AAP logoAAP 24/09/2016 Katina Curtis

School students would likely attract the same amount of commonwealth cash no matter where they live under a new funding deal the federal government wants states to sign up to.

Federal Education Minister Simon Birmingham has made the case to his state and territory counterparts that existing arrangements are unfair because states get different per-student funding amounts from the Commonwealth.

Those deals were done in 2013 amid tumultuous leadership changes from Julia Gillard to Kevin Rudd to Tony Abbott.

"I think Australians would expect the federal government, when funding a school student who might be in a highly disadvantaged school, who might be indigenous, to provide the same level of support for that school student ... regardless of where they live in the country," Senator Birmingham told ABC TV on Sunday.

He wants to move away from the situation where the federal government provides about $1500 more for students in the Northern Territory than for those in an identically disadvantaged school in Western Australia.

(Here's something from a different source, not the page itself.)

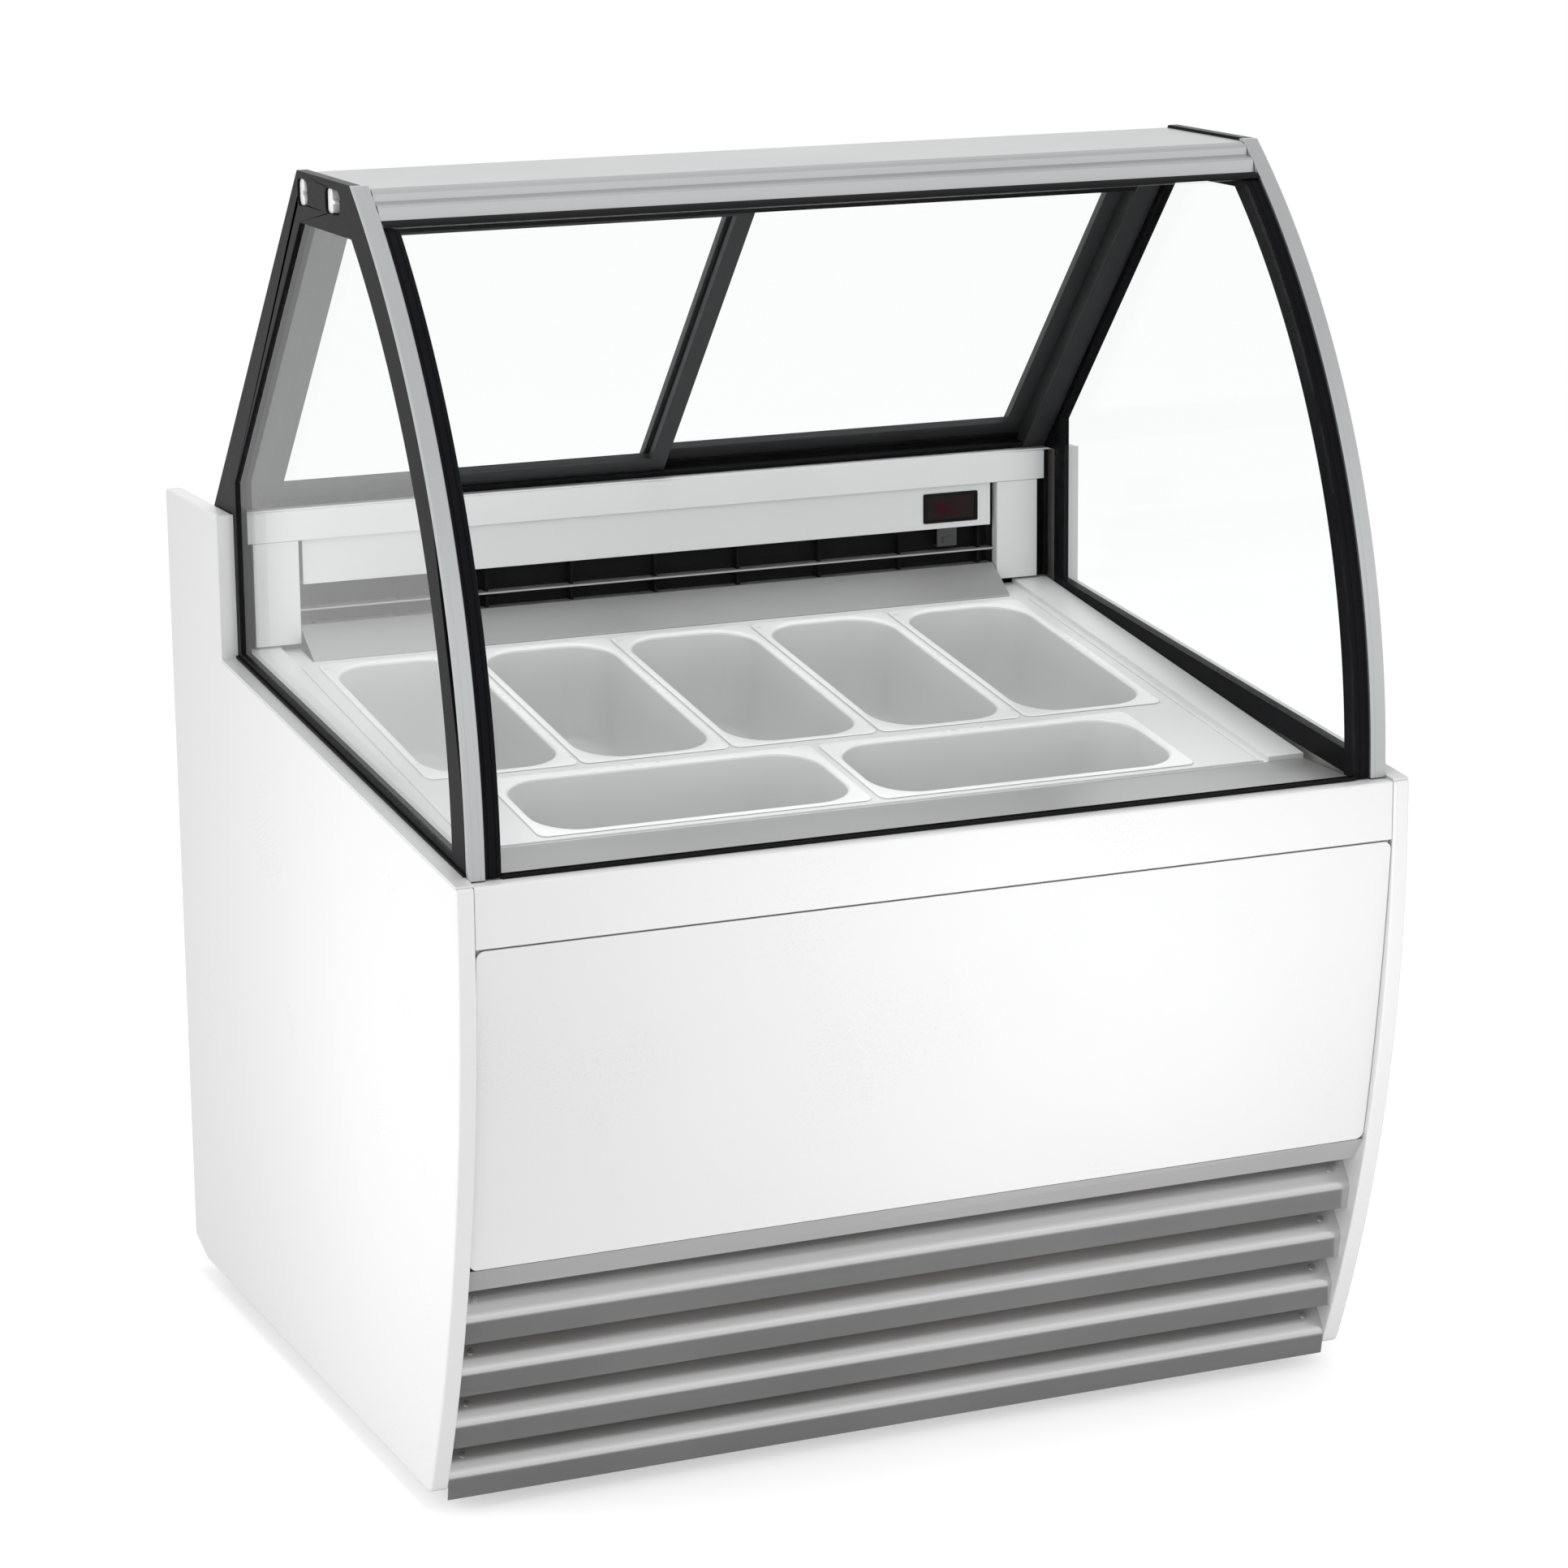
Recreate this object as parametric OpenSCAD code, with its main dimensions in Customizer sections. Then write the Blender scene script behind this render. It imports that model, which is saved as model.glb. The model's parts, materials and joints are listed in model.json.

His arguments only look at the commonwealth contribution, not the total amount from all sources including state budgets and school fees.

Senator Birmingham says that, from the federal government's perspective, what's in place now is not a nationally consistent, equitable, needs-based model.

He wants the new deal to also tie funding to programs to improve student outcomes, including national testing in Year 1 and making students study maths and science right through their final school years.

Questions have been raised as to whether any new deal could be stymied by a potentially hostile Senate, with Labor and the Greens likely to oppose any moves to amend education laws the Gillard government set up.

Senator Birmingham says it could be possible to do some kind of deal with the states without legislation.

"But that's not optimal because that will only entrench the types of inequities that we've been talking about," he said.

"So I don't think that it's acceptable for us not to see some changes to the Education Act."

The federal government has promised to offer a final deal to state and territory leaders at the Council of Australian Governments meeting in early 2017.